If you have ever watched the popular sitcom F.R.I.E.N.D.S, you would probably remember the lovable character, Chandler Bing, one hell of a Smart Alec, who never ran out of quips and deliciously sarcastic one-liners. Every time he walked into a room, he would lighten up our moods instantly. He was (and is) one of the most iconic characters in sitcom history. But what most of us fail to notice is that how unhealthy his patterns and mannerisms really were. He couldn’t be serious even in situations that required it. He had a hard time being vulnerable and opening up about the difficulties he went through during his childhood, and the insecurities that arose from it - the reason he started using aggressive and self-depreciating styles of humor in the first place.

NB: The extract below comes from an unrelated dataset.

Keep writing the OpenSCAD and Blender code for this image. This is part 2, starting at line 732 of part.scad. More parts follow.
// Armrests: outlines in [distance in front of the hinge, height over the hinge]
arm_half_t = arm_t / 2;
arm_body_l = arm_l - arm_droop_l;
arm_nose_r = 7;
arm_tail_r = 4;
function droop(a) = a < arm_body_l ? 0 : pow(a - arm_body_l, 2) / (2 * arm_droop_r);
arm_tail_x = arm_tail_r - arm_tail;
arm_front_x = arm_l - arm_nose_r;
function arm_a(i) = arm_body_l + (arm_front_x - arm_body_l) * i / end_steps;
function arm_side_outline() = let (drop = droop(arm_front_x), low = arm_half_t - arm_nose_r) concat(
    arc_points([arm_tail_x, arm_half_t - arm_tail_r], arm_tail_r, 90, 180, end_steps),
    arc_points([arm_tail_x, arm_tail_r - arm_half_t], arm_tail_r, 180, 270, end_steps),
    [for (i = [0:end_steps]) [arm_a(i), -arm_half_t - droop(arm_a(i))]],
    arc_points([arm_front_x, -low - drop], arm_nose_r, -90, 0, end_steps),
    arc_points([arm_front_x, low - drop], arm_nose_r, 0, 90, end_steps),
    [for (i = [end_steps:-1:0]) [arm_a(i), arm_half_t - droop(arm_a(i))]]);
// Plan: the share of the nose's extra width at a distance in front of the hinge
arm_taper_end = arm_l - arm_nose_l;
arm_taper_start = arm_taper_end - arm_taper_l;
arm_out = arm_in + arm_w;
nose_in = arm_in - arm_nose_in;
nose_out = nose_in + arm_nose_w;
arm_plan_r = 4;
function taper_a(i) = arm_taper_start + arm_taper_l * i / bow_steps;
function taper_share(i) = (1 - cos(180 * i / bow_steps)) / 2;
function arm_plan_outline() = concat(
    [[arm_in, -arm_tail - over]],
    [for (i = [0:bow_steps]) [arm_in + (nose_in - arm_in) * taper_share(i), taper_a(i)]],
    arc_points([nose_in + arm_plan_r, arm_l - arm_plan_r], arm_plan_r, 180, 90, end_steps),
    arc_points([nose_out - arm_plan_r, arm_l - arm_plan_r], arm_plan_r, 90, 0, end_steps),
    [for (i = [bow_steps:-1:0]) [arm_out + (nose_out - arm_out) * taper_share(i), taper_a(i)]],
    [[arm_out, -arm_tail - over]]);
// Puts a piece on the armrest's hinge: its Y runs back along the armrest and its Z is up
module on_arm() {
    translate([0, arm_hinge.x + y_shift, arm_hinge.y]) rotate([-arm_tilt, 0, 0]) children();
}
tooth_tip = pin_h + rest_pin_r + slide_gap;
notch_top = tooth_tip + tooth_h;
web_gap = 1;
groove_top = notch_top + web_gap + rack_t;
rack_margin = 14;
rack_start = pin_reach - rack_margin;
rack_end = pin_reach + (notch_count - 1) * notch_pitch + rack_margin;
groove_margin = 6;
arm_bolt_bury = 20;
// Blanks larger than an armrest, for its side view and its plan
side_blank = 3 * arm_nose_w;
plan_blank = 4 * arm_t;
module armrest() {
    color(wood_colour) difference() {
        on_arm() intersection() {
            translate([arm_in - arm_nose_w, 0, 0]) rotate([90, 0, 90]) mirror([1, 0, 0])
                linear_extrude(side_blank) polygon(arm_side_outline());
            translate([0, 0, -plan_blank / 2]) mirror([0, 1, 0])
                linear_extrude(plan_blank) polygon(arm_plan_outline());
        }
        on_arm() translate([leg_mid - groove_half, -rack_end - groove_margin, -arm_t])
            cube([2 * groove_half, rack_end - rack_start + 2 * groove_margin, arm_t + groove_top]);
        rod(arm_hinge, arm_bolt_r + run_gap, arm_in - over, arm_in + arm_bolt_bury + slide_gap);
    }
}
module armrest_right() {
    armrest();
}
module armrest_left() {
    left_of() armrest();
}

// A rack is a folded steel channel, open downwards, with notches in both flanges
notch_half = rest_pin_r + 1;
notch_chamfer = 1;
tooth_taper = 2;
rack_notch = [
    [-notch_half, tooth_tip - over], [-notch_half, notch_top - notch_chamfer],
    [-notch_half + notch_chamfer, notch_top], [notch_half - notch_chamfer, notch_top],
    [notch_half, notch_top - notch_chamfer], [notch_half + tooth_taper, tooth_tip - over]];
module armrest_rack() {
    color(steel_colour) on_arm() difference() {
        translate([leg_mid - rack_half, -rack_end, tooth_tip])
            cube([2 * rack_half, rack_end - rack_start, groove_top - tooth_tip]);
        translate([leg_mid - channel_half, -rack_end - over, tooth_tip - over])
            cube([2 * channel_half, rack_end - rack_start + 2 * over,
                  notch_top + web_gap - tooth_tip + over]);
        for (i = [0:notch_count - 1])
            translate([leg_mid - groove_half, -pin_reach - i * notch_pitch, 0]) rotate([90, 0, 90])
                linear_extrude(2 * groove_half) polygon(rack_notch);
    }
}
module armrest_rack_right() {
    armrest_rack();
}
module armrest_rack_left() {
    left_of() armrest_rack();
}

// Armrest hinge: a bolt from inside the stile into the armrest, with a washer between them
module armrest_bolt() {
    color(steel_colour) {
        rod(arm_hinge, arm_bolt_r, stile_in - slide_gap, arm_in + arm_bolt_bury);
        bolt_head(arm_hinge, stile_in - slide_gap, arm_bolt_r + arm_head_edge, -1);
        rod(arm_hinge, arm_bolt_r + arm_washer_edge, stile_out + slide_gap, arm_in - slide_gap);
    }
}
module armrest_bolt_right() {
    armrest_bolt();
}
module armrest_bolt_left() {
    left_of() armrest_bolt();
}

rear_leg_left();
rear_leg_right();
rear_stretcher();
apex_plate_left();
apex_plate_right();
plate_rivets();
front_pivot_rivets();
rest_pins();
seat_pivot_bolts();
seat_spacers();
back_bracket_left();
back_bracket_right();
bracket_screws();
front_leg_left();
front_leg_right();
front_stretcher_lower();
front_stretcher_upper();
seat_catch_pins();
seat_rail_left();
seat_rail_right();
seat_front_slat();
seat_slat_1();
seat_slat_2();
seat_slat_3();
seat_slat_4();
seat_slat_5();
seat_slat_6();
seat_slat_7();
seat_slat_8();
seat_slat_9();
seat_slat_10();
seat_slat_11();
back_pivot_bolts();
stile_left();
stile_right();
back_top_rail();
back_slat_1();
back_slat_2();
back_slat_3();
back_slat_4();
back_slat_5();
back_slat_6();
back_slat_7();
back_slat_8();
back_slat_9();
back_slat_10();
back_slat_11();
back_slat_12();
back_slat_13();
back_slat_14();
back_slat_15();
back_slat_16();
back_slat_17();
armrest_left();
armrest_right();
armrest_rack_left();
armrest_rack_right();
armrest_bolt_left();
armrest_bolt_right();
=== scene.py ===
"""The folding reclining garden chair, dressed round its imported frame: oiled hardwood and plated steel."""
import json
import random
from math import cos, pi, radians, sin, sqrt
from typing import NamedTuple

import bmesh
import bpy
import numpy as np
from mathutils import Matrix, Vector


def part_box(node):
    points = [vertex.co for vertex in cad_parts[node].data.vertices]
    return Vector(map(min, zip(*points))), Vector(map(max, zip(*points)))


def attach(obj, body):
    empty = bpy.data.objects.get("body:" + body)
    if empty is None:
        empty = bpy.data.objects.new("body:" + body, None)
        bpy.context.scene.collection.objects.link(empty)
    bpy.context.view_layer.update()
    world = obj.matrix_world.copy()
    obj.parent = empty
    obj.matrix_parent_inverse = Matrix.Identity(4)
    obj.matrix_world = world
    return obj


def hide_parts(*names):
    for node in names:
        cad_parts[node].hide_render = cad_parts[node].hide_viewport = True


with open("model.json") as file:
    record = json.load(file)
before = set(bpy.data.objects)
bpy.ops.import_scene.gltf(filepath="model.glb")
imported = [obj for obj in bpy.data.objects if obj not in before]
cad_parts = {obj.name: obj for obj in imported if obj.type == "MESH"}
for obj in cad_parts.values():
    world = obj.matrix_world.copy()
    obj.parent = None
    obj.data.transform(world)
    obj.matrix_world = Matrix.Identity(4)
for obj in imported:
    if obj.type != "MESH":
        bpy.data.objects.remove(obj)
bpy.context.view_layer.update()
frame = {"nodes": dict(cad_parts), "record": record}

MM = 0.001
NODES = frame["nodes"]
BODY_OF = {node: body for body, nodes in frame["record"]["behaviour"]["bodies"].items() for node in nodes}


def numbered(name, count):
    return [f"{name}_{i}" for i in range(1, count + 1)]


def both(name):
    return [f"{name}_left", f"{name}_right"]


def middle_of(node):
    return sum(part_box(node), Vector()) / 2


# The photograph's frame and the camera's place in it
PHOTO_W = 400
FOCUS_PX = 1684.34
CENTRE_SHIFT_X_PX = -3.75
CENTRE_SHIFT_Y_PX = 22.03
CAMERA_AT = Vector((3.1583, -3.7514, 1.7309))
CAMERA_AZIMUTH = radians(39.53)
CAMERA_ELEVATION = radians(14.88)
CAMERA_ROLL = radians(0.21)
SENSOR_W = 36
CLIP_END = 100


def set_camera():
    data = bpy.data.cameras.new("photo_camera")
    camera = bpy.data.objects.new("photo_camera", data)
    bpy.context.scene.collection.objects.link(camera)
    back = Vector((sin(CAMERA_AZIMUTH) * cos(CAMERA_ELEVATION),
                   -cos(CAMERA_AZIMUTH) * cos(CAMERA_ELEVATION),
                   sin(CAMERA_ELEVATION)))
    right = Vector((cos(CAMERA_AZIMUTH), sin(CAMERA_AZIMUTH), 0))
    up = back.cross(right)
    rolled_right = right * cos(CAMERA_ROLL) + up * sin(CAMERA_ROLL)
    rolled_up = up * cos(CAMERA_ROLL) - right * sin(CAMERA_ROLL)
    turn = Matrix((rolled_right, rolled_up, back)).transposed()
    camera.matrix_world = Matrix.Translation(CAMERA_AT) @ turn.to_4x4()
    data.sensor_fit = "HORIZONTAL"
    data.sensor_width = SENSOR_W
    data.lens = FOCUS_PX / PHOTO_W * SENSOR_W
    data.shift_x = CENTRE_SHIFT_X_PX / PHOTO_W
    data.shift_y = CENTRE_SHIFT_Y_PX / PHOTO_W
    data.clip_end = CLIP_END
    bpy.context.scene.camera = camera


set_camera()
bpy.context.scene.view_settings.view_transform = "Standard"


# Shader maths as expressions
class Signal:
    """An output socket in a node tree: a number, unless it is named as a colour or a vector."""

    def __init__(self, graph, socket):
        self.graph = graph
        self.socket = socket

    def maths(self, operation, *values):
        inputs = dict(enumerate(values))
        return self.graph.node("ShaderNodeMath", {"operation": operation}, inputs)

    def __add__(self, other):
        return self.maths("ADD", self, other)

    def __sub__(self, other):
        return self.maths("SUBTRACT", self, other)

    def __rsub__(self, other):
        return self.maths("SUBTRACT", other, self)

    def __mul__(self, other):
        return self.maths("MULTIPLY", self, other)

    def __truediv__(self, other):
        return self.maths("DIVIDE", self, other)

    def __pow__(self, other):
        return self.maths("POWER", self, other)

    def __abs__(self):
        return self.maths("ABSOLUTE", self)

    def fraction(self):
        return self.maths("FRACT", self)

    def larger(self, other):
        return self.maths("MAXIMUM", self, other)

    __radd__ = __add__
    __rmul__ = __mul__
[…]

A number of things can go wrong if humor is your chosen coping mechanism. Here are a few examples:
- The style of humor you use may not agree with everyone. For example, if you have an aggressive style of humor, you may end up hurting someone. Too much affiliative humor in a work setting may bring down the level of authority that you have among subordinates.
- Rather than bringing people closer, there is a possibility that joking around is a way to push people away. When you’re never serious, you’re never vulnerable. You don’t let people see any other side of you except for the fun, playful side. Hence, humor can act as a way to mask who you really are.
- Along with shutting others out, using humor to cope can sometimes cause you to avoid dealing with the issue and the feelings that arise from it entirely. Yes, it can help relieve negative feelings, but not processing those feelings entirely is basically denial, which is never a sustainable state.
Humour is an excellent way to deal with the things that life seems to throw at us, and laughter is a good reminder that life isn’t nearly as grave or serious as we perceive it to be in our heads. That being said, like everything else, it needs to be used in moderation. Also, great care must be taken to ensure that what we pass off as light-hearted banter isn’t damaging to us or others around us.